- _Task to complete_: Write out the records below once more, exactly as they stand.

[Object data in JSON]
■ ■ ■ ■ ■

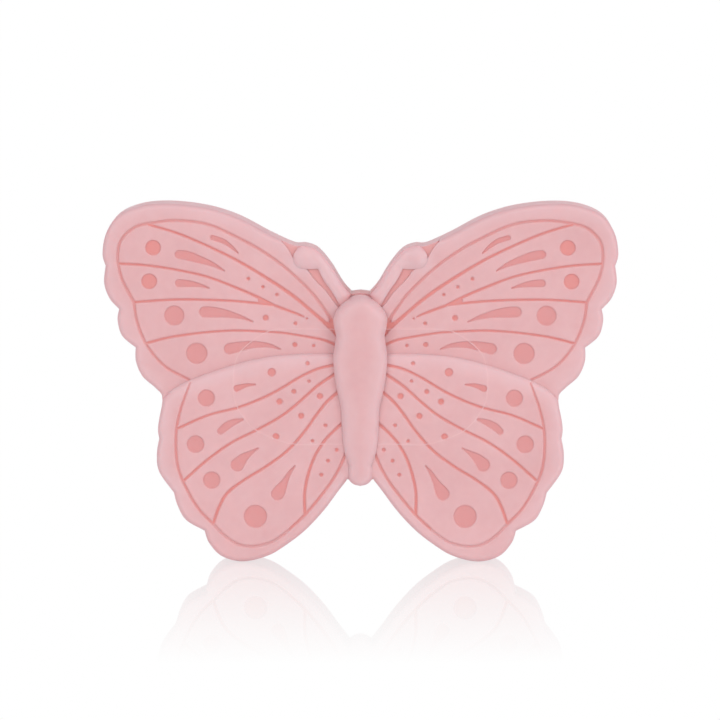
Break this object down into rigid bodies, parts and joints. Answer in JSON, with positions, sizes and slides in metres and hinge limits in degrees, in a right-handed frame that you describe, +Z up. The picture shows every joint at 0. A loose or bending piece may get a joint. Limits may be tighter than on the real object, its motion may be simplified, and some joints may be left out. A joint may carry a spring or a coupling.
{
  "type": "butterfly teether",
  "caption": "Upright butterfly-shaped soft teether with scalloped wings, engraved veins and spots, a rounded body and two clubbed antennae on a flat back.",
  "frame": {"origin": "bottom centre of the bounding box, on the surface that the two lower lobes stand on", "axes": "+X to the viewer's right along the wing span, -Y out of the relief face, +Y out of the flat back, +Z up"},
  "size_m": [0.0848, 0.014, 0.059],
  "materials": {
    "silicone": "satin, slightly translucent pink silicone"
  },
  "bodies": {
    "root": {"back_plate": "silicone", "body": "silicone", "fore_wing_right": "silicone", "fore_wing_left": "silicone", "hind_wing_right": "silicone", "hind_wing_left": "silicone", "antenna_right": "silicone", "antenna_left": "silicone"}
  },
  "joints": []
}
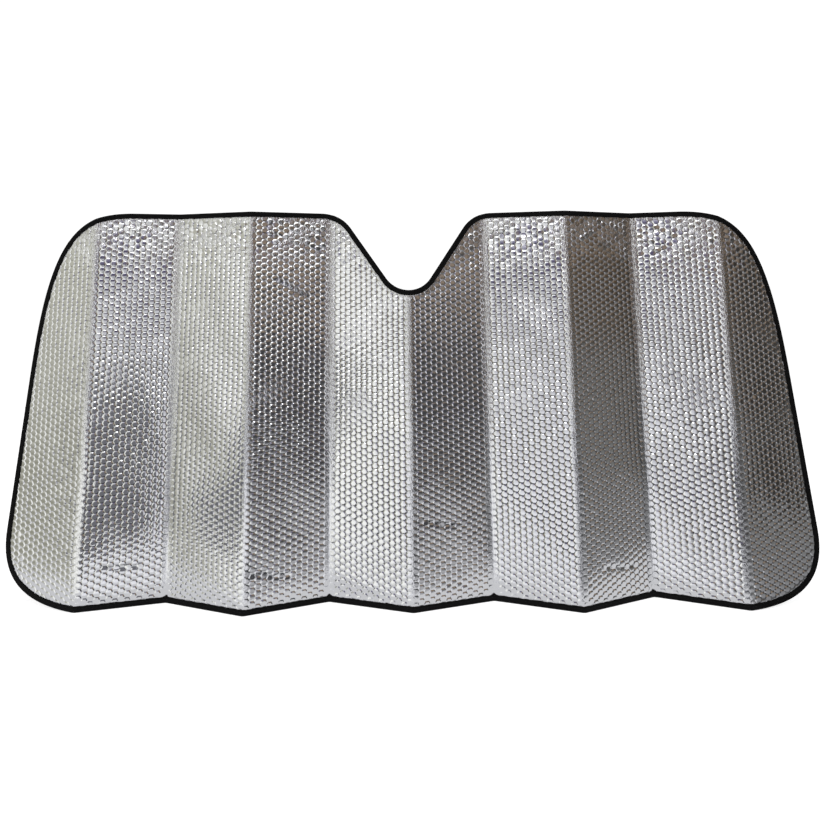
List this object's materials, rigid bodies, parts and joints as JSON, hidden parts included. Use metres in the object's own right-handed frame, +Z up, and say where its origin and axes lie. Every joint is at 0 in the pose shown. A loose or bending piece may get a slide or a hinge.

■ ■ ■ ■ ■

- _Answer to the exercise_:
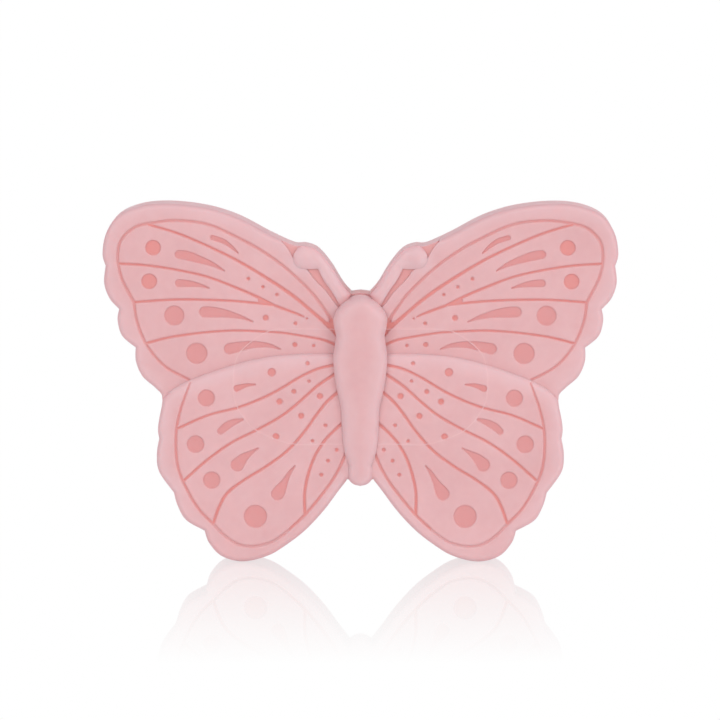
Break this object down into rigid bodies, parts and joints. Answer in JSON, with positions, sizes and slides in metres and hinge limits in degrees, in a right-handed frame that you describe, +Z up. The picture shows every joint at 0. A loose or bending piece may get a joint. Limits may be tighter than on the real object, its motion may be simplified, and some joints may be left out. A joint may carry a spring or a coupling.
{
  "type": "butterfly teether",
  "caption": "Upright butterfly-shaped soft teether with scalloped wings, engraved veins and spots, a rounded body and two clubbed antennae on a flat back.",
  "frame": {"origin": "bottom centre of the bounding box, on the surface that the two lower lobes stand on", "axes": "+X to the viewer's right along the wing span, -Y out of the relief face, +Y out of the flat back, +Z up"},
  "size_m": [0.0848, 0.014, 0.059],
  "materials": {
    "silicone": "satin, slightly translucent pink silicone"
  },
  "bodies": {
    "root": {"back_plate": "silicone", "body": "silicone", "fore_wing_right": "silicone", "fore_wing_left": "silicone", "hind_wing_right": "silicone", "hind_wing_left": "silicone", "antenna_right": "silicone", "antenna_left": "silicone"}
  },
  "joints": []
}
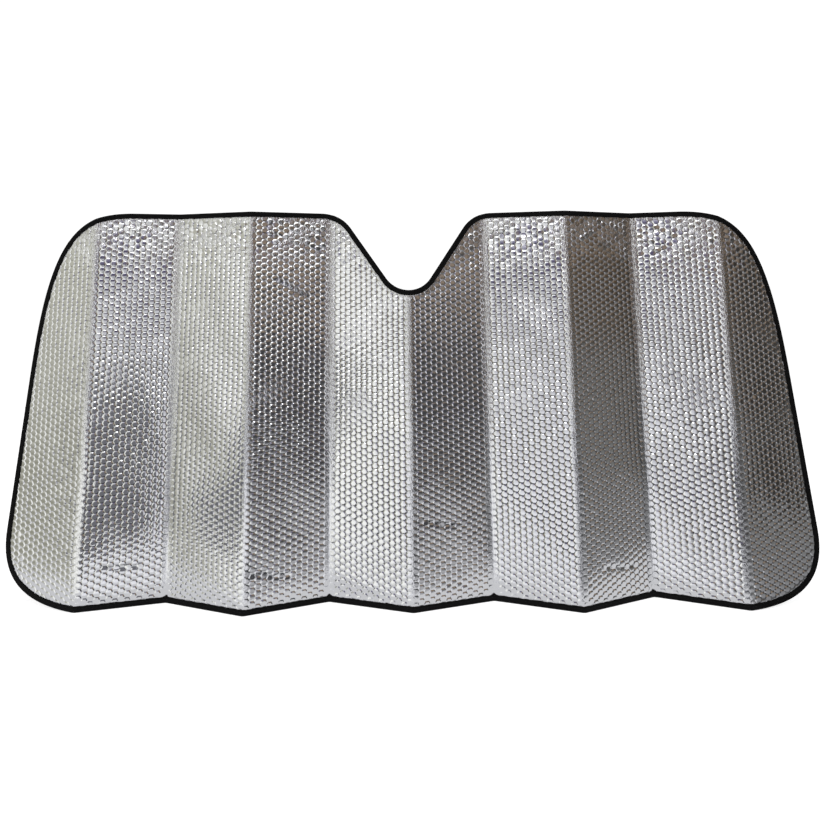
List this object's materials, rigid bodies, parts and joints as JSON, hidden parts included. Use metres in the object's own right-handed frame, +Z up, and say where its origin and axes lie. Every joint is at 0 in the pose shown. A loose or bending piece may get a slide or a hinge.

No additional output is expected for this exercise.